Not everything looks bleak for the economy heading into the new year. There are tailwinds that could continue to support economic growth and mitigate some of the downside risks. The most important tailwind is stimulative fiscal policy. US government spending remains unusually stimulative. The following chart shows just how significant fiscal spending has been:
At its current level of around 25% of GDP, fiscal spending is currently above the peak of spending coming out of the global financial crisis. Given that 2024 is an election year it’s likely that fiscal policy will remain a strong force helping the economy.
Monetary policy has been a major headwind over the past two years. The Fed raised rates at an unprecedented pace and flipped from quantitative easing to quantitative tightening. While the Fed is expected to maintain its balance sheet runoff with quantitative tightening, they are now projecting interest rate cuts in 2024. In December, the Federal Reserve updated its projections for future interest rates to include three 25 basis point cuts in 2024. That would bring the federal funds rate down to ~4.6%. The market believes even more cuts are coming in 2024, with futures beginning the year pricing in 6 rate cuts for a federal funds rate range of 4.00-4.25%.
Headline CPI inflation dropped from a peak of 9.1% down to 3.1% at the end of 2023. Most of Wall Street expects inflation to continue to fall during 2024 down to the Fed’s target of 2%. Shelter makes up a big component of CPI and as a lagging measure is set to ease significantly in 2024. The following chart shows the makeup of headline inflation and its significant drop:
Decreased inflation has taken a lot of pressure off the economy and is one of the primary drivers of the market’s enthusiasm entering 2024. Most Wall Street Firms and economists are predicting further disinflation, with few predicting much pressure or risk from inflation reigniting. I worry that if the economy remains resilient, inflation could surprise significantly to the upside. Wage pressures, consumer expectations, shipping costs, and energy all have the potential to push inflation higher. Such a surprise would be a major blow to investors as interest rate cuts would not materialize and longer duration bonds would get punished.
In The Intelligent Investor, Ben Graham set forth the difference between investment and speculation: “An investment operation is one which, upon thorough analysis, promises safety of principal and an adequate return. Operations not meeting these requirements are speculative.”

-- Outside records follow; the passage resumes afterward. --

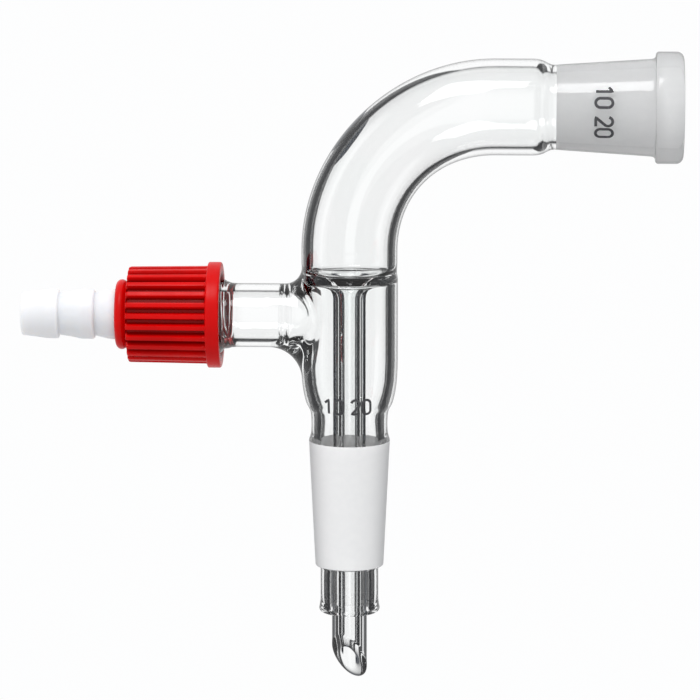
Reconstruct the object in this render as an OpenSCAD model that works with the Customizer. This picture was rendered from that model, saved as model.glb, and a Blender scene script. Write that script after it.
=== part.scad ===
// Bent vacuum take-off adapter for small distillation glassware.
//
// One piece of borosilicate glass carries a ground cone at the bottom, a right-angle bend to a
// ground socket, and a side arm for the vacuum. Inside the jacket a drip tube runs from the
// ring seal down through the cone, so the liquid leaves below the vacuum passage. A screw cap
// on the side arm holds a plastic hose connector against a soft sealing ring.
//
// Millimetres. The origin is the centre of the ground cone's wide end. Z runs up the cone's
// axis, X towards the ground socket and the side arm points along -X.

/* [Preview] */
// Piece to draw

/* [Ground joints] */
// Wide diameter of the ground cone and of the ground socket
joint_d = 14.5; // [12:0.1:20]
// Ground length of the cone and of the socket
joint_length = 23; // [18:1:32]
// Diameter lost for each millimetre of ground length
joint_taper = 0.1; // [0.05:0.01:0.15]
// Bevel on the narrow end of the ground cone
cone_edge = 0.5; // [0.2:0.1:1]

/* [Jacket] */
// Outside diameter of the jacket round the drip tube
jacket_d = 17.3; // [15:0.1:24]
// Thickness of the jacket's glass, down to the foot of the ground cone
jacket_wall = 1.7; // [1:0.1:2]
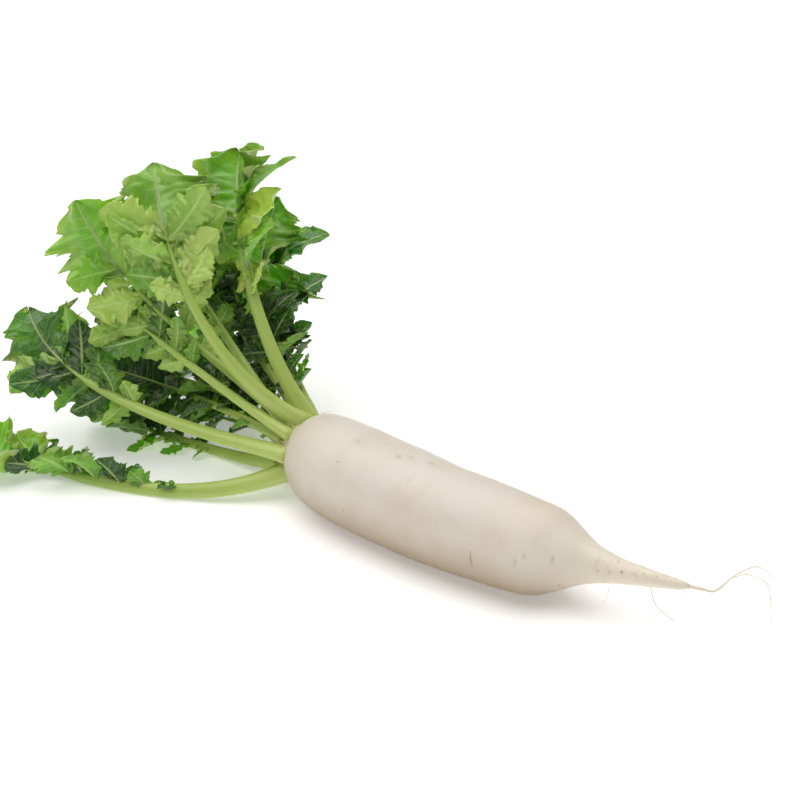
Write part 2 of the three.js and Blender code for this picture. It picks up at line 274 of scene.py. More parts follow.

The current market certainly looks speculative to me. Stocks are overvalued and priced to deliver below-average returns over the next ten years while facing high risks. Meanwhile, short-term Treasury Bills offer more than 5% yield, making them a much more attractive risk-reward option. The market may continue to soar in the short run and I wouldn’t rule out hitting another speculative bubble top. However, for investors who care about preserving their capital, a conservative strategy is the only sensible choice in this environment.